初めて見るボーダー、その経歴からも想像できるように、如何にもドイツのカペルマイスター風の印象。カリスマ性とは無縁で、目の前の仕事を誠実にこなすタイプと聴きました。
冒頭のシュトラウスも、淡々とした歩様を一歩も踏み外さない的確な棒で、サプライズも無い代わりに居心地の悪さが入る隙も全く無い堅実な演奏。ボーダーも、これは先ず名刺代わりです、と言わんばかりにサッサと舞台裏に引き揚げてしまいました。カーテンコールは1回だけ。
続いて登場した長身の若手ピアニストは、スイス生まれのピエモンテージ。読響との共演は今回が初ですが、2013年には都響とベートーヴェンの4番、2014年にもN響とベートーヴェンの1番を共演しています。私は都響ともN響とも接点が無いので、指揮者と同じく初体験でした。
しかしその演奏は2014年プロムスの実況で聴いており、その時はシュトラウスのブルレスケとモーツァルトの珍品に属するロンド。特にシュトラウスでのテクニックに唖然とした記憶があります。
今回初めてナマ演奏に接しましたが、冒頭からスタインウェイの魅力を最大限に引き出すテクニックに感服。今月末からロンドンのヴィグモア・ホールでモーツァルト・シリーズをスタートさせる予定になっており、あるいはBBC3でライヴがネット中継されるかもしれません。これから増々接する機会が増えそうなピアニストです。
もちろんアンコールもあり、同じリストの巡礼の年第1年「スイス」から第2曲の「ワレンシュタット湖畔で」。自身の故郷スイスに因んだアンコールをする辺り、チョッとした洒落っ気の持ち主なのでしょうか。
休憩を挟んで演奏されたのが、私にとっては最大の聴きモノであるツェムリンスキーの人魚姫。アンデルセンの有名な童話を題材にした3楽章から成る大作ですが、その経緯はかなり複雑と言えるでしょう。
当日のプログラム誌に掲載された曲目解説は、どうやら暫く前の情報が利用されたようで、最新の解説としては些か情報不足の感は否めません。
実は人魚姫、この解説によれば「初演の後、80年近くも再演の機会に恵まれず、長く忘れられていた」もの。その後、楽譜の所在も不明になっていましたが、シェーンベルク生誕100年を契機にツェムリンスキーの再評価が始まり、楽譜が発見されて蘇演されたのが1978年のこと。

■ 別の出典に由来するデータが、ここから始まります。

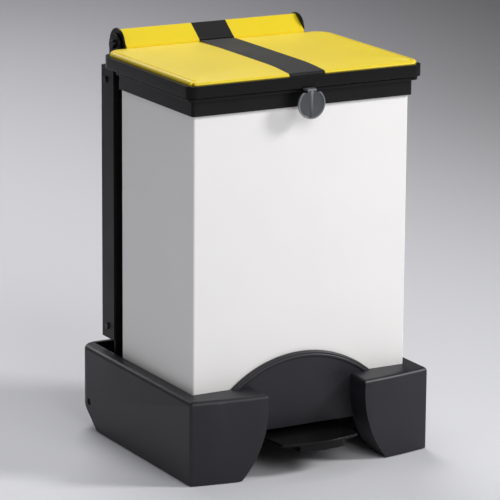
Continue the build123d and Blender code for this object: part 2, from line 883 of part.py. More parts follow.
def make_rod_guides():
    """Plastic guides on the back of the panel."""
    guides = []
    half_x = push_rod_wall / 2 + guide_gap
    half_y = push_rod_half_depth + guide_gap
    outer = half_x + guide_side_wall
    for level in guide_levels:
        top = level + guide_height
        guide = block(-outer, outer, panel_back, rod_back + half_y + guide_back_wall, level, top)
        guide -= block(-half_x, half_x, rod_back - half_y, rod_back + half_y, level - 1, top + 1)
        guides.append(guide)
    return guides


# ---------------------------------------------------------------- pedal
def make_pedal_lever():
    """Bar on edge from the pad, over the pivot, to a fork round the foot of the push rod."""
    front = -pedal_reach + socket_front
    half = lever_half_height
    eye = crank_pin_radius + slot_wall + 1
    bar = side_face([
        (front, lever_front_height - half), (lever_pivot_back, lever_pivot_height - half),
        (lever_pin_back, lever_pin_z - eye + 1), (lever_pin_back, lever_pin_z + eye - 1),
        (lever_pivot_back, lever_pivot_height + half), (front, lever_front_height + half),
    ])
    bar += side_disc(pivot_pin_radius + lever_boss_wall, lever_pivot_back, lever_pivot_height)
    bar += side_disc(eye, lever_pin_back, lever_pin_z)
    bar -= side_disc(pivot_pin_radius + hinge_fit, lever_pivot_back, lever_pivot_height)
    bar -= side_disc(crank_pin_radius, lever_pin_back, lever_pin_z)
    lever = along_x(bar, -lever_wall / 2, lever_wall / 2)
    # the fork
    fork_front = lever_pin_back - fork_reach
    cut = push_rod_wall / 2 + fork_gap
    reach = 2 * fork_reach
    lever -= block(
        -cut, cut, fork_front + fork_wall, lever_pin_back + reach, lever_pin_z - reach, lever_pin_z + reach
    )
    prong = side_face([
        (fork_front, lever_pin_z - eye / 2), (lever_pin_back, lever_pin_z - eye + 1),
        (lever_pin_back, lever_pin_z + eye - 1), (fork_front, lever_pin_z + eye + 2),
    ])
    prong += side_disc(eye, lever_pin_back, lever_pin_z)
    prong -= side_disc(crank_pin_radius, lever_pin_back, lever_pin_z)
    prong = along_x(prong, cut, cut + fork_wall)
    return lever + prong + mirrored(prong)


def make_lever_pin():
    half = push_rod_wall / 2 + fork_gap + fork_wall + pin_end
    return pin(crank_pin_radius, -half, half, lever_pin_back, lever_pin_z)


def pedal_plan(shrink):
    """Plan of the pedal: a bowed front edge and sides that spread to the rear."""
    front_x = pedal_front_half_width - shrink
    rear_x = pedal_rear_half_width - shrink
    front_y = back(-pedal_corner_reach + shrink)
    rear_y = back(pedal_rear - shrink)
    edge = [
        ThreePointArc((-front_x, front_y), (0, back(-pedal_reach + shrink)), (front_x, front_y)),
        Line((front_x, front_y), (rear_x, rear_y)),
        Line((rear_x, rear_y), (-rear_x, rear_y)),
        Line((-rear_x, rear_y), (-front_x, front_y)),
    ]
    return make_face(Wire(edge))


def make_pedal_pad():
    """Flat pad with a block below it, which is socketed for the lever."""
    pad_under = pedal_top - pedal_wall
    pad = along_z(pedal_plan(0), pad_under, pedal_top)
    pad = fillet(pad.edges().filter_by(Axis.Z), pedal_corner_fillet)
    pad = fillet(pad.faces().sort_by(Axis.Z)[-1].edges(), pedal_edge_fillet)
    hub = block(
        -pedal_block_half_width, pedal_block_half_width,
        -pedal_reach, -pedal_block_rear_reach, pedal_block_bottom, pad_under,
    )
    pad += hub & along_z(pedal_plan(pedal_block_inset), pedal_block_bottom, pedal_top)
    socket_low = pedal_block_bottom - pedal_wall
    socket = block(-lever_wall / 2, lever_wall / 2, -pedal_reach + socket_front, 0, socket_low, pad_under)
    return pad - socket


def make_pivot_brackets():
    """Plates under the deck on both sides of the lever."""
    inner = lever_wall / 2 + pivot_bracket_gap
    under = deck_top - deck_wall
    half = pivot_bracket_half_depth
    eye = pivot_bracket_eye
    face = side_face([
        (lever_pivot_back - half, under), (lever_pivot_back + half, under),
        (lever_pivot_back + eye, lever_pivot_height - eye / 2),
        (lever_pivot_back - eye, lever_pivot_height - eye / 2),
    ])
    face += side_disc(eye, lever_pivot_back, lever_pivot_height)
    face -= side_disc(pivot_pin_radius, lever_pivot_back, lever_pivot_height)
    plate = along_x(face, inner, inner + pivot_bracket_wall)
    plate += block(
        inner, inner + pivot_bracket_foot,
        lever_pivot_back - half, lever_pivot_back + half, under - pivot_bracket_wall, under,
    )
    return [plate, mirrored(plate)]


def make_pivot_pin():
    half = lever_wall / 2 + pivot_bracket_gap + pivot_bracket_wall + pivot_pin_end
    return pin(pivot_pin_radius, -half, half, lever_pivot_back, lever_pivot_height)


# ---------------------------------------------------------------- wheels
def make_wheel(side):
    """Hub and tyre on one side, as two shapes."""
    inner_radius = wheel_radius - tyre_wall
    hub_inner = wheel_inner + hub_inset
    hub_outer = wheel_outer - hub_inset
    hub = pin(inner_radius, hub_inner, hub_outer, wheel_back, wheel_z)
    recess = side_disc(inner_radius - hub_rim, wheel_back, wheel_z)
    recess -= side_disc(axle_radius + hub_boss, wheel_back, wheel_z)
    hub -= along_x(recess, wheel_inner, hub_inner + hub_recess)
    hub -= along_x(recess, hub_outer - hub_recess, wheel_outer)
    hub -= pin(axle_radius + axle_fit, wheel_inner - 1, wheel_outer + 1, wheel_back, wheel_z)
    tyre = pin(wheel_radius, wheel_inner, wheel_outer, wheel_back, wheel_z)
    tyre = fillet(tyre.edges().filter_by(GeomType.CIRCLE), tyre_fillet)
    tyre -= pin(inner_radius, wheel_inner - 1, wheel_outer + 1, wheel_back, wheel_z)
    return (hub, tyre) if side > 0 else (mirrored(hub), mirrored(tyre))


def make_axle():
    end = base_outer - axle_recess
    return pin(axle_radius, -end, end, wheel_back, wheel_z)


def make_axle_collars():
    """Collars on the axle that keep each wheel beside its wall."""
    ring = side_disc(axle_radius + collar_wall, wheel_back, wheel_z)
    ring -= side_disc(axle_radius, wheel_back, wheel_z)
    outer = along_x(ring, wheel_outer + collar_gap, base_inner)
    inner_end = wheel_inner - collar_gap
    inner = along_x(ring, inner_end - collar_length, inner_end)
    return [outer, inner, mirrored(outer), mirrored(inner)]


# ---------------------------------------------------------------- write every node
save("base_shell", make_base_shell())
save("rubber_feet", make_rubber_feet())
save("kick_plate", make_kick_plate())
save("deck", make_deck())
save("body_sleeve", make_body_sleeve())
save("body_floor", make_body_floor())
save("frame_band", make_frame_band())
save("band_ties", make_band_ties())
save("sack_ring", make_sack_ring())
save("back_panel", make_back_panel())
save("upright_bolts", make_upright_bolts())
save("bracket_bolts", make_bracket_bolts())
save("hinge_rod", make_hinge_rod())
save("hinge_caps", make_hinge_caps())
save("lid_tray", make_lid_tray())
save("hinge_bushes", make_hinge_bushes())
save("lid_cover", make_lid_cover())
save("lid_stripe", make_lid_stripe())
save("hinge_cover", make_hinge_cover())
save("hinge_stripe", make_hinge_stripe())
save("lid_buffers", make_lid_buffers())
save("lift_tab", make_lift_tab())
save("tab_screw", make_tab_screw())
save("drive_bracket", make_drive_bracket())
save("crank_pin", make_crank_pin())
save("push_rod", make_push_rod())
save("rod_guides", make_rod_guides())
save("pedal_lever", make_pedal_lever())
save("lever_pin", make_lever_pin())
save("pedal_pad", make_pedal_pad())
save("pivot_brackets", make_pivot_brackets())
save("pivot_pin", make_pivot_pin())
save("axle", make_axle())
save("axle_collars", make_axle_collars())
for side_name, side in (("left", -1), ("right", 1)):
    save(f"upright_{side_name}", make_upright(side))
    save(f"hinge_bracket_{side_name}", make_hinge_bracket(side))
    save(f"hinge_cheek_{side_name}", make_cheek(side))
    hub, tyre = make_wheel(side)
    save(f"wheel_hub_{side_name}", hub)
    save(f"wheel_tyre_{side_name}", tyre)
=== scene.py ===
"""Looks of the pedal bin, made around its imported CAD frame.

Every operator below makes one piece or a group of like pieces. Lengths in the property groups are
in metres, places come from the boxes of the CAD nodes, and Z is up with the front facing -Y.
"""

import json
import math

import bmesh
import bpy
from mathutils import Matrix, Vector

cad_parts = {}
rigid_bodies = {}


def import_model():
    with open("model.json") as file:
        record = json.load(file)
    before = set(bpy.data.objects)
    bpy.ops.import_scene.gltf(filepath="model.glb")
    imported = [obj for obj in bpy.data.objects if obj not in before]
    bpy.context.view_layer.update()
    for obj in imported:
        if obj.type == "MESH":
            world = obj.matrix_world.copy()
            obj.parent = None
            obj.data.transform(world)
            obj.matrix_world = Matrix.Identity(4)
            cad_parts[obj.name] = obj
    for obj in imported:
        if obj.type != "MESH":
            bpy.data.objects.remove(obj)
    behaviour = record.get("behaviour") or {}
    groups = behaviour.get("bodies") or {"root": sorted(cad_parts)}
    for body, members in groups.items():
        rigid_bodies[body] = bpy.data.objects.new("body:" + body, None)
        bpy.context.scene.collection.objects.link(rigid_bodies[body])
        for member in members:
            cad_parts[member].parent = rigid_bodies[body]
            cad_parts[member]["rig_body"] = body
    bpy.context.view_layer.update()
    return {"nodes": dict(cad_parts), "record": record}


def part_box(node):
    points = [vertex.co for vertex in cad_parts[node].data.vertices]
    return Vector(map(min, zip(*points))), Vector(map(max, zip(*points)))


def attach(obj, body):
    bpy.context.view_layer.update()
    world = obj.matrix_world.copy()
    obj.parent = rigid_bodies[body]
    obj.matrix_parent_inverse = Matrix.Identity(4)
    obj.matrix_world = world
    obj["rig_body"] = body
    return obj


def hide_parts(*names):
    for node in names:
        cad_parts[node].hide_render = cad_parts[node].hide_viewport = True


bl_info = {
    "name": "Pedal bin",
    "version": (1, 0, 0),
    "blender": (4, 5, 0),
    "location": "3D View > Sidebar > Bin",
    "description": "Finished surfaces of a ward pedal bin with a moulded base and a hinged lid",
    "category": "Object",
}

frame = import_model()
MM = 0.001


# ---------------------------------------------------------------- sizes and colours
def length(name, description, millimetres):
    """A length property, given in millimetres and kept in metres."""
    return bpy.props.FloatProperty(
        name=name, description=description, default=millimetres * MM, unit="LENGTH", precision=5, min=0.0
    )


def colour(name, description, code):
    """A colour property, given as an sRGB hex code and kept linear."""
    return bpy.props.FloatVectorProperty(
        name=name, description=description, default=linear(code), subtype="COLOR", size=4, min=0.0, max=1.0
    )


def linear(code):
    """sRGB hex code to linear RGBA."""
    parts = [int(code[i:i + 2], 16) / 255 for i in (1, 3, 5)]
    return tuple(p / 12.92 if p <= 0.04045 else ((p + 0.055) / 1.055) ** 2.4 for p in parts) + (1.0,)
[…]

この再発見版による演奏は日本でも若杉弘と都響で日本初演されたり、N響でも度々取り上げられたりしましたが(残念ながら私は何れも聴いていません)、更に最近になって新たな進展があったのです。
それが2013年にユニヴァーサルから出版されたクリティカル・エディションで、読響定期の前日に私の元にもアカデミア・ミュージックからニュース・レターが届いたばかりというホヤホヤの情報です。

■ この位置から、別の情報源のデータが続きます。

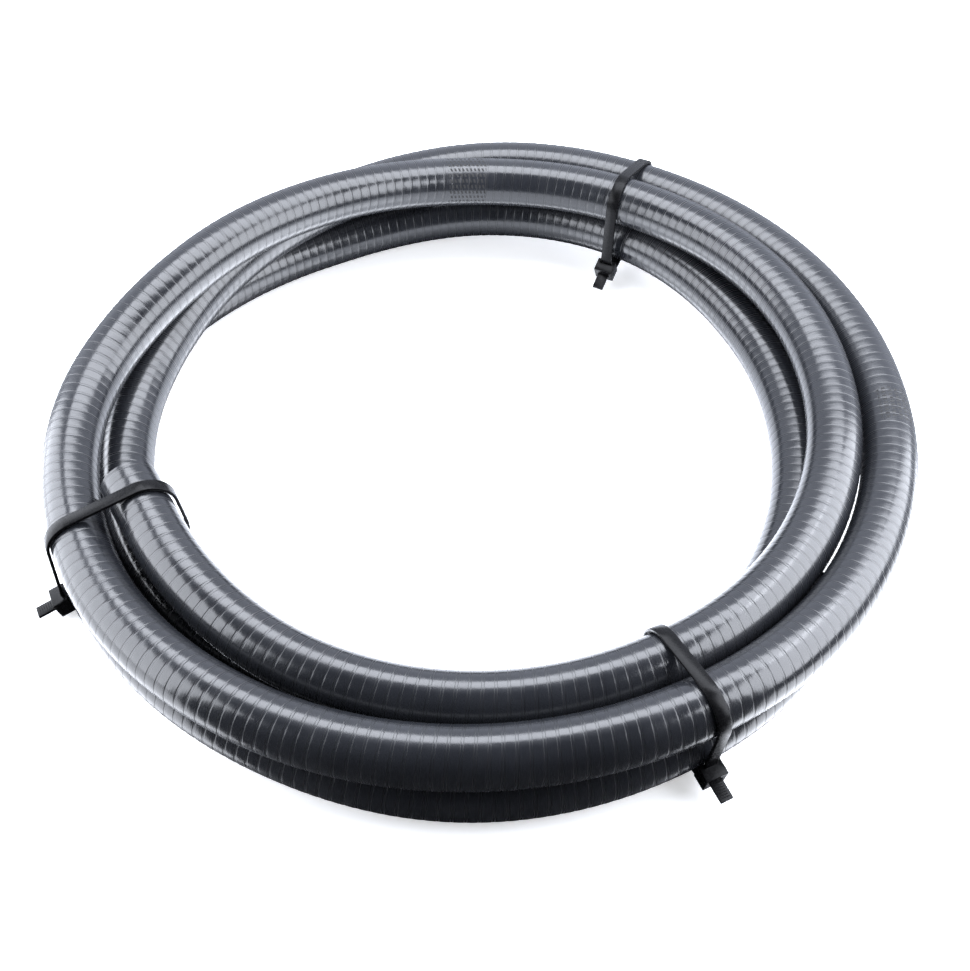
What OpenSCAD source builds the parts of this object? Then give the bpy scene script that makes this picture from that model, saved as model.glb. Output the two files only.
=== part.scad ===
// Coil of spiral-ribbed flexible conduit, held by three cable ties.
// X points right, Y points away from the front and Z points up; the coil lies on the floor at Z = 0.
// Angles run anticlockwise from X, seen from above, and go on past 360 with each turn of the coil.

/* [Conduit] */
// Outside diameter
conduit_d = 21; // [16:0.5:28]
// Wall thickness
wall = 2.5; // [1.5:0.1:4]
// Length of the straight stretch behind the first cut end
straight_l = 26; // [15:1:45]

/* [Coil] */
// Radius of the coil at the middle of its bundle of turns
coil_r = 145; // [120:1:220]
// Clearance between turns that lie against each other
turn_gap = 0.5; // [0.3:0.1:1]

/* [Cable ties] */
// Strap width
strap_w = 4.8; // [3.6:0.1:7.6]
// Strap thickness
strap_t = 1.2; // [1:0.1:1.8]
// Clearance between strap and conduit
strap_gap = 0.4; // [0.3:0.1:1]
// Wall of the head on each side of its slot
head_wall = 1.5; // [1:0.1:3]
// Length of the head, round the bundle
head_l = 7.5; // [6:0.1:12]
// Height of the head above the strap's inner face
head_h = 5.5; // [4.5:0.1:9]
// Thickness of the head's foot below the strap
foot_t = 0.5; // [0.3:0.1:1]
// Clearance round the tail in the head's slot
slot_gap = 0.3; // [0.2:0.05:0.5]
// Length of the tail beyond the head
tail_l = 6; // [3:1:30]

/* [Hidden] */
$fn = 48;

// Middle of the coil. Its ends reach further on one side, so this centres the part on X and Y.
COIL_MIDDLE = [3.76, -2.14, 0];

// Distance between the middles of two turns that lie against each other
spacing = conduit_d + turn_gap;
bore_d = conduit_d - 2 * wall;

// The lay of the turns, one value every lay_step degrees from the first on. ACROSS is how far the conduit lies
// outside the middle of the bundle and UP how far above the floor, both in spacings.
first_angle = 210;
lay_step = 30;
ACROSS = [
    -0.47, -0.53, -0.55, -0.60, -0.60, -0.50, -0.40, -0.35, -0.35, -0.60, -0.40, 0.45,
    0.70, 0.60, 0.45, 0.40, 0.40, 0.50, 0.60, 0.65, 0.65, 0.15, -0.15, -0.12,
    -0.36, -0.75, -0.75, -0.75, -0.95, -0.95, -0.70, -0.25, 0.15, 0.20, 0.50, 0.85,
    0.65, 0.45, 0.40, 0.25, 0.05
];
UP = [
    1.25, 1.00, 1.00, 1.00, 1.00, 1.15, 1.35, 1.30, 1.35, 1.75, 1.85, 1.30,
    1.03, 1.05, 1.10, 1.10, 0.95, 0.90, 1.00, 1.00, 1.05, 1.05, 0.85, 0.30,
    0.05, 0.00, 0.00, 0.00, 0.00, 0.10, 0.25, 0.30, 0.15, 0.00, 0.00, 0.00,
    0.00, 0.05, 0.05, 0.10, 0.00
];
last_angle = first_angle + lay_step * (len(ACROSS) - 1);

// Where the three ties sit round the coil
back_angle = 64;
front_angle = 297;
left_angle = 205;

// Smooth curve through a list of values that stand lay_step degrees apart
function value(list, i) =
    i < 0 ? 2 * list[0] - list[1] :
    i >= len(list) ? 2 * list[len(list) - 1] - list[len(list) - 2] :
    list[i];
function blend(p, q, r, s, t) =
    0.5 * (2 * q + (r - p) * t + (2 * p - 5 * q + 4 * r - s) * t ^ 2 + (3 * q - p - 3 * r + s) * t ^ 3);
function eased(list, angle) =
    let (place = (angle - first_angle) / lay_step, i = min(max(floor(place), 0), len(list) - 2))
    blend(value(list, i - 1), list[i], list[i + 1], value(list, i + 2), place - i);

// At each tie the turns rise over the strap that passes under them
lift_reach = 40;
function apart(a, b) = abs((b - a + 3780) % 360 - 180);
function bump(away) = away < lift_reach ? (1 + cos(180 * away / lift_reach)) / 2 : 0;
function lift(angle) =
    (strap_t + strap_gap) * max([for (tie = [back_angle, front_angle, left_angle]) bump(apart(tie, angle))]);

// Middle of the conduit at an angle: distance from the coil's axis, height above the floor, and the point
function out_at(angle) = coil_r + spacing * eased(ACROSS, angle);
function up_at(angle) = conduit_d / 2 + spacing * max(eased(UP, angle), 0) + lift(angle);
function middle(angle) = [out_at(angle) * cos(angle), out_at(angle) * sin(angle), up_at(angle)];
function unit(v) = v / norm(v);
function heading(angle) = unit(middle(angle + 0.5) - middle(angle - 0.5));

// Stops along the conduit, each with its middle and its heading: the first cut end, then the turns
ring_step = 7.5;
STOPS = concat(
    [[middle(first_angle) - straight_l * heading(first_angle), heading(first_angle)]],
    [for (a = [first_angle:ring_step:last_angle]) [middle(a), heading(a)]]
);

// A ring of points round the conduit at a stop, square to its heading
sides = 18;
function ring(stop, r) =
    let (side = unit(cross(stop[1], [0, 0, 1])), top = cross(side, stop[1]))
    [for (k = [0:sides - 1]) stop[0] + r * (side * cos(360 * k / sides) + top * sin(360 * k / sides))];

// Two triangles for each side of a skin between rings that start at points a and b
function skin(a, b) =
    [for (k = [0:sides - 1]) let (m = (k + 1) % sides) each [[a + k, a + m, b + m], [a + k, b + m, b + k]]];

// The straight stretch gets a true round bore, and the turns' bore is a hair narrower
turn_bore_d = bore_d - 0.2;

module conduit() {
    inside = len(STOPS) * sides;
    last = (len(STOPS) - 1) * sides;
    color("slategray")
    translate(COIL_MIDDLE)
    difference() {
        polyhedron(
            points = [
                for (stop = STOPS) each ring(stop, conduit_d / 2),
                for (stop = STOPS) each ring(stop, turn_bore_d / 2)
            ],
            faces = [
                for (i = [0:sides:last - 1]) each skin(i, i + sides),
                for (i = [inside:sides:inside + last - 1]) each skin(i + sides, i),
                each skin(inside, 0),
                each skin(last, inside + last)
            ]
        );
        translate(STOPS[0][0])
            rotate([0, acos(STOPS[0][1][2]), atan2(STOPS[0][1][1], STOPS[0][1][0])])
                translate([0, 0, -1])
                    cylinder(d = bore_d, h = straight_l + 1);
    }
}

// Each tie lies in an upright plane across the bundle, where x runs outwards from the coil's axis and y up.
// Its strap passes outside ovals, each [middle, half width, half height]: the turns, and two pads below the head.
function turns_at(angle) = [
    for (a = [angle:360:last_angle]) if (a >= first_angle - 5)
        [[out_at(a) - coil_r, up_at(a)], conduit_d / 2, conduit_d / 2]
];
function direction(turn) = [cos(turn), sin(turn)];
function reach(oval, turn) = norm([oval[1] * cos(turn), oval[2] * sin(turn)]);
function furthest(ovals, turn) =
    let (far = [for (oval = ovals) oval[0] * direction(turn) + reach(oval, turn)])
    ovals[search(max(far), far)[0]];
function strap_at(ovals, turn, away) =
    let (oval = furthest(ovals, turn))
    oval[0] + [oval[1] ^ 2 * cos(turn), oval[2] ^ 2 * sin(turn)] / reach(oval, turn) + away * direction(turn);

// The strap leaves one side of the head, goes round, comes back to the other side and bends out through the slot
turn_step = 6;
bend_step = 15;
module strap(ovals, head_turn, seat) {
    along = direction(head_turn + 90);
    out = direction(head_turn);
    function by_head(x, y) = seat + x * along + y * out;
    // Each stop is a point on the strap's inner face and the direction to its outer face
    loop = [
        for (turn = [head_turn + turn_step:turn_step:head_turn + 360 - turn_step])
            [strap_at(ovals, turn, strap_gap), direction(turn)]
    ];
    bend = [
        for (turn = [0:bend_step:90])
            [by_head(strap_t * (1.5 * sin(turn) - 1), strap_t * 1.5 * (1 - cos(turn))), direction(head_turn - turn)]
    ];
    stops = concat(
        [[by_head(head_l / 2 - head_wall, 0), out]],
        loop,
        bend,
        [[by_head(strap_t / 2, strap_t + head_h + tail_l), direction(head_turn - 90)]]
    );
    linear_extrude(strap_w, center = true)
        polygon(concat(
            [for (stop = stops) stop[0]],
            [for (i = [len(stops) - 1:-1:0]) stops[i][0] + strap_t * stops[i][1]]
        ));
}

// The head is open below on the side where the strap comes in
module head() {
    head_w = strap_w + 2 * (slot_gap + head_wall);
    slot_w = strap_w + 2 * slot_gap;
    slot_t = strap_t + 2 * slot_gap;
    difference() {
        translate([-head_l / 2, -foot_t, -head_w / 2])
            cube([head_l, foot_t + head_h, head_w]);
        translate([-slot_t / 2, -foot_t - 1, -slot_w / 2])
            cube([slot_t, foot_t + head_h + 2, slot_w]);
        translate([-head_l / 2 - 1, -foot_t - 1, -slot_w / 2])
            cube([head_l / 2 + 1, foot_t + strap_t + slot_gap + 1, slot_w]);
    }
}

// The head faces head_turn. Its seat stands stand_off clear of the turns, at head_place along them from the middle
// of the bundle's foot. A slack strap also passes outside an oval of its own. All three are in spacings.
module tie(angle, head_turn, stand_off, head_place, slack = []) {
    turns = concat(turns_at(angle), [for (oval = slack) spacing * oval]);
    turns_reach = max([for (oval = turns) oval[0] * direction(head_turn) + reach(oval, head_turn)]);
    seat = (turns_reach + strap_gap + foot_t + spacing * stand_off) * direction(head_turn)
        + spacing * head_place * direction(head_turn + 90);
    pad = 1;
    pads = [
        for (side = [-1, 1])
            let (along = side * (head_l / 2 + pad) * direction(head_turn + 90))
            [seat + along - (pad + strap_gap) * direction(head_turn), pad, pad]
    ];
    color([0.06, 0.06, 0.07])
    translate(COIL_MIDDLE)
    rotate([0, 0, angle])
        translate([coil_r, 0, 0])
            rotate([90, 0, 0]) {
                strap(concat(turns, pads), head_turn, seat);
                translate(seat)
                    rotate([0, 0, head_turn - 90])
                        mirror([1, 0, 0])
                            head();
            }
}

module tie_back() {
    tie(back_angle, 205, 0.19, -0.79);
}

module tie_front() {
    tie(front_angle, -10, 0, 0.55);
}

module tie_left() {
    tie(left_angle, -15, 0, 0.62, [[[-0.57, 1.25], 0.45, 0.7]]);
}

conduit();
tie_back();
tie_front();
tie_left();
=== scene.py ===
import math

import bmesh
import bpy
from mathutils import Matrix, Vector


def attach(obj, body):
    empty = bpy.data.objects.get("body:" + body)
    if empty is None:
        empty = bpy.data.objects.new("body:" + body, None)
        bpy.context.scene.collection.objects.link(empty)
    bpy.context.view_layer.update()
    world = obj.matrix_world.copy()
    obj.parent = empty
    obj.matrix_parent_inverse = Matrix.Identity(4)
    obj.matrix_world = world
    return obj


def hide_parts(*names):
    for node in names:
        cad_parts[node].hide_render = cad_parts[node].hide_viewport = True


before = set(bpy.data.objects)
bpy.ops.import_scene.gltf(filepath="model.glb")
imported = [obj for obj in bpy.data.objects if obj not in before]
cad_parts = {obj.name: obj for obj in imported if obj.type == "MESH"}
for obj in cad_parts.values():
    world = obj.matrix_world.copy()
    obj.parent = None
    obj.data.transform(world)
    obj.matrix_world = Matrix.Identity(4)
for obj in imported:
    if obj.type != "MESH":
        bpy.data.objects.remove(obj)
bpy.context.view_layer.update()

# Sizes in metres, as in the part's source
MM = 0.001
CONDUIT_D = 21 * MM
WALL = 2.5 * MM
STRAIGHT_L = 26 * MM
COIL_R = 145 * MM
TURN_GAP = 0.5 * MM
STRAP_W = 4.8 * MM
STRAP_T = 1.2 * MM
STRAP_GAP = 0.4 * MM
FOOT_T = 0.5 * MM
HEAD_H = 5.5 * MM
COIL_MIDDLE = Vector((3.76 * MM, -2.14 * MM, 0))
SPACING = CONDUIT_D + TURN_GAP
BORE_D = CONDUIT_D - 2 * WALL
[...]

これはアントニー・ボーモント Antony Beaumont が校訂し、第2楽章に付いては従来演奏されてきた版(改訂稿)と共に、ツェムリンスキーがカットしたという17ページ分を復活させたオリジナル・ヴァージョンを並列して収録し、一般のファンにも販売譜として提供する新しいスコアなのです。
演奏会前日の案内では購入して予習、というワケにも行かず、ほぼ無菌状態でコンサートに出掛けました。
このスコア、種を明かせばネットで閲覧することも出来ますし、ボーモントによる序文も読むことが出来ます。それによれば、読響のプログラムに書かれた記事とはかなり違う個所もあり、どちらが正しいのかは私が判断することではありません。
例えばプログラムでは、初演は1回だけでベルリンの再演は作曲者自身がキャンセルしたと読めますが、新版の序文では初演の後ベルリンとプラハでも演奏され、少なくとも生前は3回演奏されたと記されています。蘇演の年代にも6年の相違がありますね。
このネット版はスコア全体も閲覧可能で、ツェムリンスキー好きは是非とも見るべし。スコア購入はその後でも十分でしょう。↓
ということで、解説にはケチを付けたようで申し訳ありませんが、今回のボーダー/読響による演奏は、指揮者の的確な指示とオーケストラの豊満かつ充実した響きで十二分に説得力のある人魚姫になっていたと思います。
残念ながらスコア片手に鑑賞できなかったため、今回の第2楽章が改訂稿なのかオリジナル版だったのかは断言できません。多分オリジナルのカット以前に戻した版だったのでは、と想像します。であれば、今回がオリジナル版の日本初演だったはず。
いずれにしても、読響事務局にはもう少し情報提供面での努力があって欲しいと感じました。
昨今の指揮者は演奏後、オケの各プレイヤーやセクションを起立させて観客の喝采に応えさせるのが常ですが、ボーダーはその手の愛嬌は一切無し。僅かにコンマスにエールを送っただけで、オーケストラ全員を立たせ、指揮者は指揮台と舞台裏を往復するだけというシンプルなカーテンコールでした。却ってスッキリしていて、この方が良いかも。
なおユニヴァーサルの同サイトによれば、このあと人魚姫の演奏予定は切れ目なく続き、3月には山田和樹がマレーシアで2回指揮しますし、7月末には福岡のアマチュア・オケが挑戦することになっているようです。もう一度ナマ演奏で接したい方は、ユニヴァーサルの新版をゲットし(1万円チョッとです)、夏の福岡に遠征すべし。